Armonk, NY's IBM Corp. a leader in developing supercomputers that run with enhanced power and speed, Wednesday revealed a new computing grid geared to improve breast cancer diagnosis and screening.

Big Blue is currently working with the University of Pennsylvania on this project, which is essentially a large distributed computer that delivers computing resources as a service over the Internet. Ideally, the grid would allow thousands of hospitals to store mammograms in digital form, as well as provide analytical tools that help physicians diagnose individual cases and identify cancer "clusters" in the population.

It will also give medical personnel rapid access to patient records and help cut costs by reducing the call for expensive film X-rays. Hospitals would be connected to the grid via secure Internet portals that allow physicians to upload, download and analyze digitized X-ray data.

Dr. Robert Hollebeek, director of the university's National Scalable Cluster Lab, said this could save medical personnel considerable time.

"Once a patient's mammograms are loaded into the system, they can be evaluated with powerful tools that isolate abnormalities very quickly by comparing current X-rays with those from previous years," Hollebeek said. "Traditional film X-rays of individual patients are often scattered among various medical facilities, making them hard to find when needed. This Grid will help ensure that all of a patient's vital data is provided to authorized physicians very quickly, efficiently and securely."

Funded by the National Library of Medicine, the University of Pennsylvania Grid, now connects collegiate hospitals such as the University of Pennsylvania, University of Chicago, University of North Carolina, and the Sunnybrook and Women's College Hospital in Toronto.

The machine is built with a three-tier architecture that relies on IBM's eServer and open protocols from Globus. Each hospital which chooses to employ the grid is equipped with a portal consisting of two IBM eServer xSeries systems. One xSeries machine serves as a repository for the digital data; the other is a link to the Internet.

When the medical data is loaded into the portal, it shoots to a metropolitan hub in the form of an IBM eServer Cluster 1600 UNIX system. And when the grid is completely deployed, data from several hubs will be funneled to a powerful regional hub, which is now being powered with an IBM eServer 1300 Linux system.

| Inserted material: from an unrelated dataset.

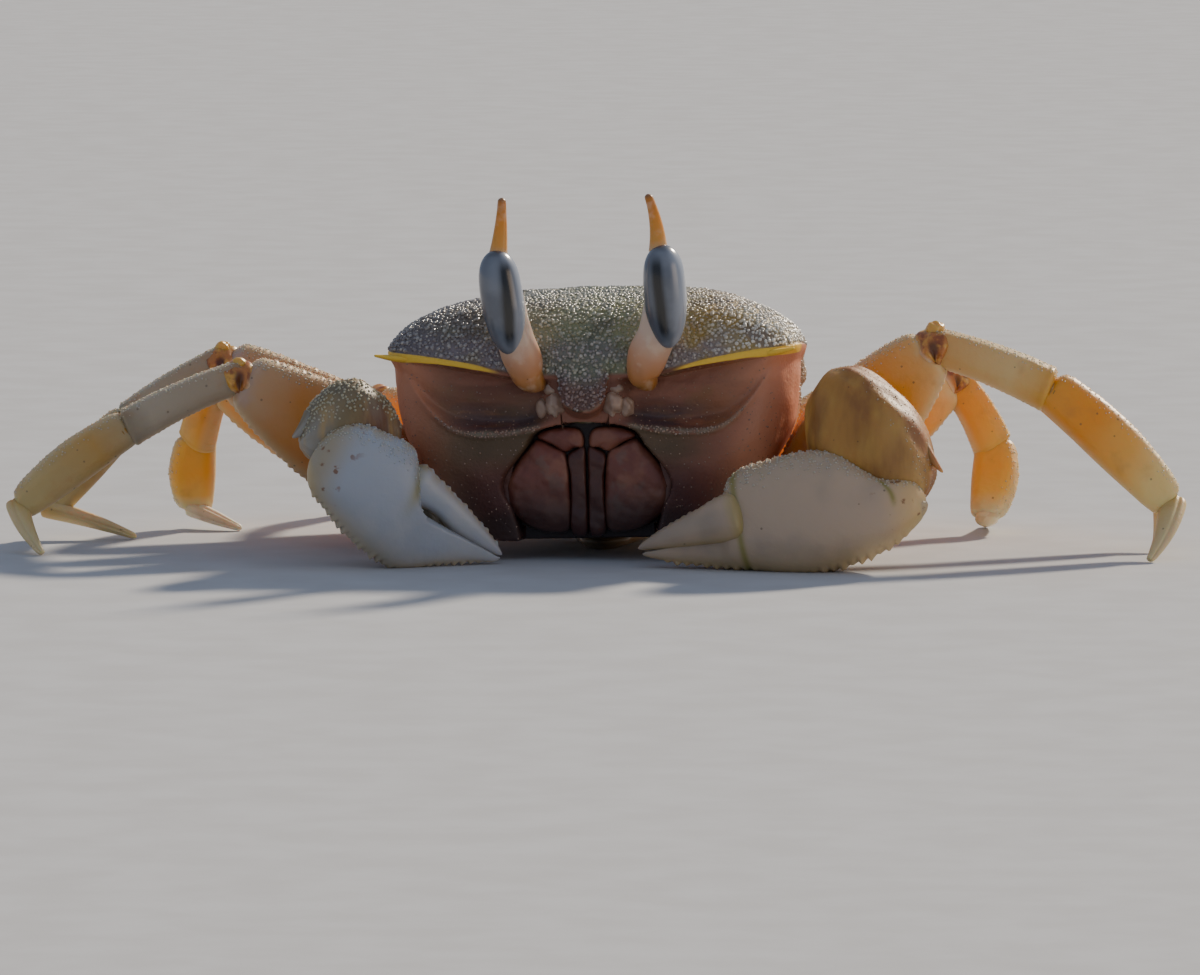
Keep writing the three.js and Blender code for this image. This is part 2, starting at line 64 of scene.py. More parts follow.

IBM has been busy in the grid computing arena in the past year; it was tabbed to help build the North Carolina Bioinformatics Grid earlier this month, while this past August it agreed to build what could potentially be the world's most powerful computing grid, forged with an interconnected series of Linux clusters capable of processing 13.6 trillion calculations per second. This "Distributed Terascale Facility" (DTF) would allow scientists around the country to share computing resources.